Towards Automated Community Notes-Style Fact-Checking with VLM Agents for Combating Contextual Deception
In this work, we address the gap in automated Community Notes generation for image-based contextual deception.
- We introduce XCheck, a real-world multimodal dataset of X posts paired with ground-truth Community Notes, together with retrieved external context.
- We further propose ACCNote, a retrieval-augmented multi-agent framework that enhances LVLMs to generate context-corrective notes.
- To evaluate whether generated notes are helpful to users, we develop a new metric Context Helpfulness Score (CHS) that aligns with pilot user study outcomes.
- Extensive experiments show that ACCNote consistently outperforms foundation LVLM baselines and naive RAG on both deception detection and note generation tasks on XCheck, and also exceeds the commercial baseline GPT5-mini.
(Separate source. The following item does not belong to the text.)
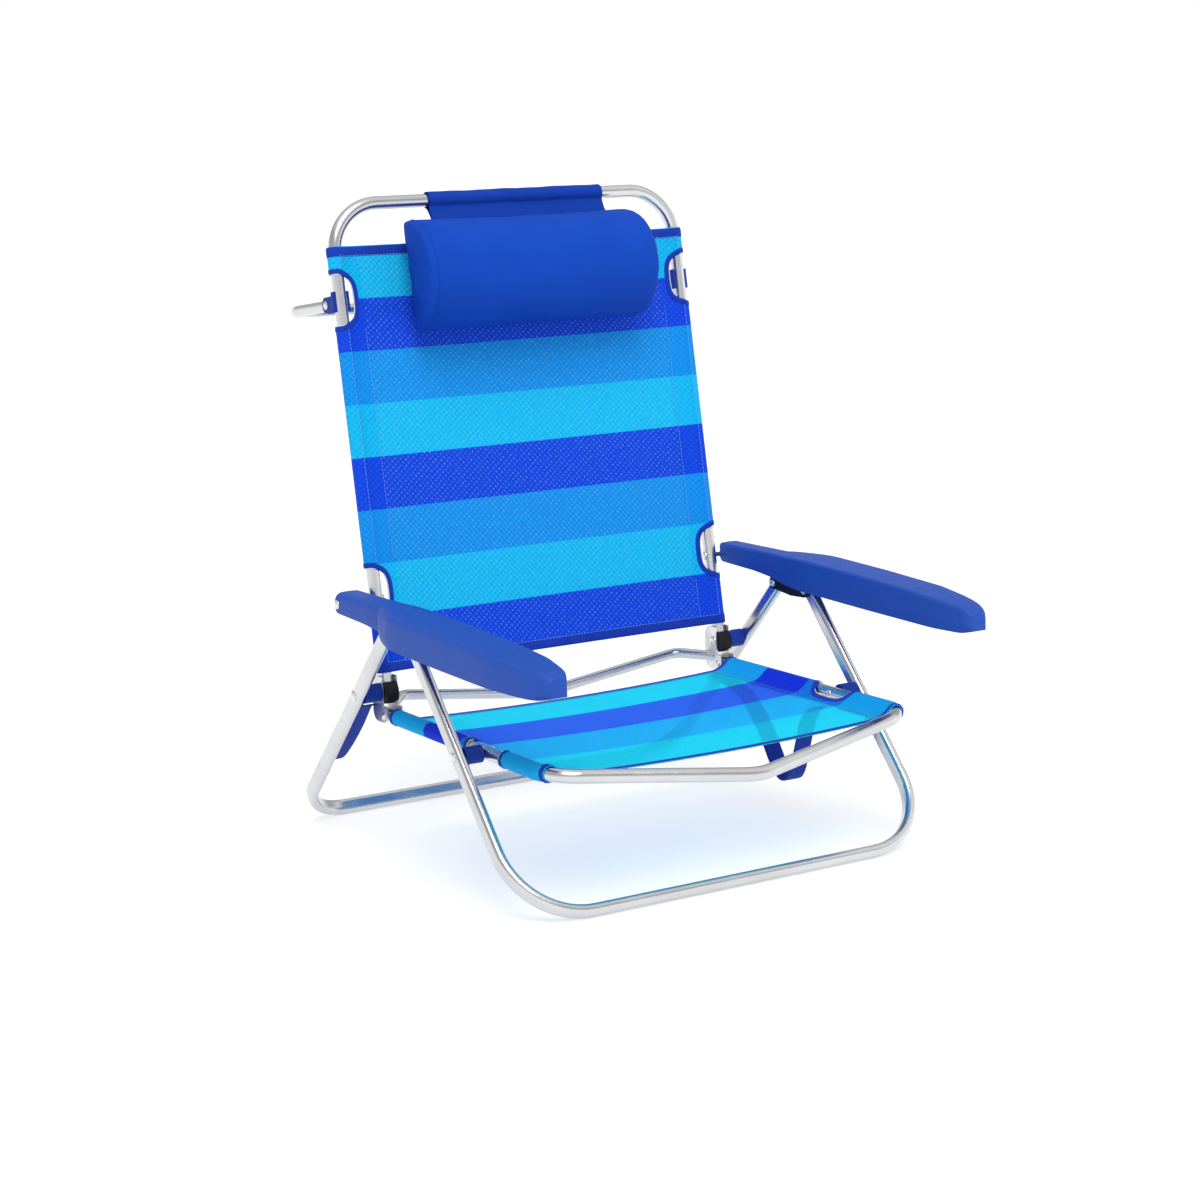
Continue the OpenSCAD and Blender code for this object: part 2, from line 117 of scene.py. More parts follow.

Try our Notebook demo here:
demo.ipynb
XCheck dataset was constructed in four stages as: deceptive data curation, non-deceptive control set addition, data cleaning and annotation, and context augmentation via reverse image search.
Please check the dataset directory for the detailed information of XCheck.
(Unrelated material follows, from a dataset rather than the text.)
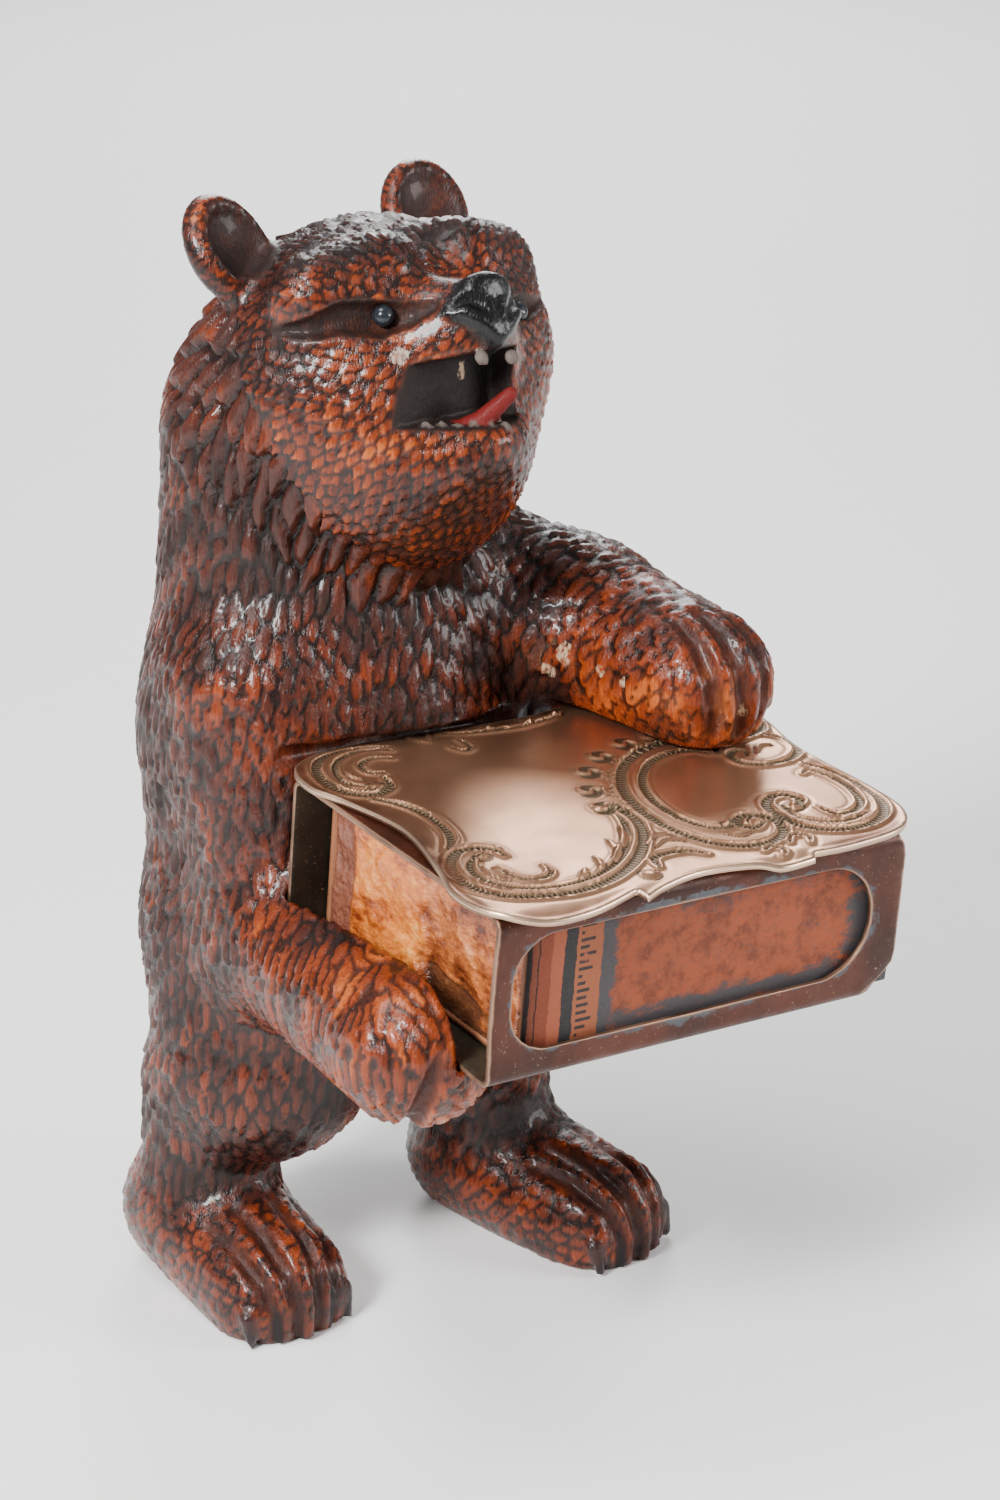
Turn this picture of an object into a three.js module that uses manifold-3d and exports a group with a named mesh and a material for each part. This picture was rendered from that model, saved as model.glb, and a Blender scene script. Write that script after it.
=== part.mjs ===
// A standing bear carved from one piece of wood. Its right hand and left paw hold a
// sheet-metal match holder with an embossed top plate and a small matchbox in it.
// Millimetres, +Z up. The bear faces -Y and its left side is +X.
import * as THREE from "three";
import { ConvexGeometry } from "three/addons/geometries/ConvexGeometry.js";
import { triTable } from "three/addons/objects/MarchingCubes.js";
import { mergeVertices } from "three/addons/utils/BufferGeometryUtils.js";
import Module from "manifold-3d";

// Driving dimensions of the bear, whose pose and masses are shares of its height
const bearHeight = 132;
const eyeRadius = 1.25;
const eyeSink = 0.9;
const toeGrooveWidth = 1.9;
const toeGrooveDepth = 1.5;
const slitWidth = 3.4;
const slitDepth = 2.2;
const bodyGrid = 4.5;
const headFineness = 0.43;

// Driving dimensions of the matchbox
const matchboxLength = 49;
const matchboxWidth = 38.6;
const matchboxHeight = 17.3;
const cardThickness = 0.7;
const trayPlay = 0.3;
const trayHeadroom = 0.6;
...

ACCNote is an automated context-corrective note generation framework that combines:
- Retrieval-augmented generation (RAG) to improve credibility and veracity by grounding the model in external evidence;
- Multi-agent collaboration to improve clarity, relevance, and neutrality by filtering noisy context, separating conflicting evidence, and refining the final note.
Please check the src directory for the implementation of ACCNote.
CHS is designed to better reflect the five dimensions in the Community Notes guideline: credibility, clarity, relevance, veracity, and neutrality.
Please check the src/metric file for the implementation of CHS.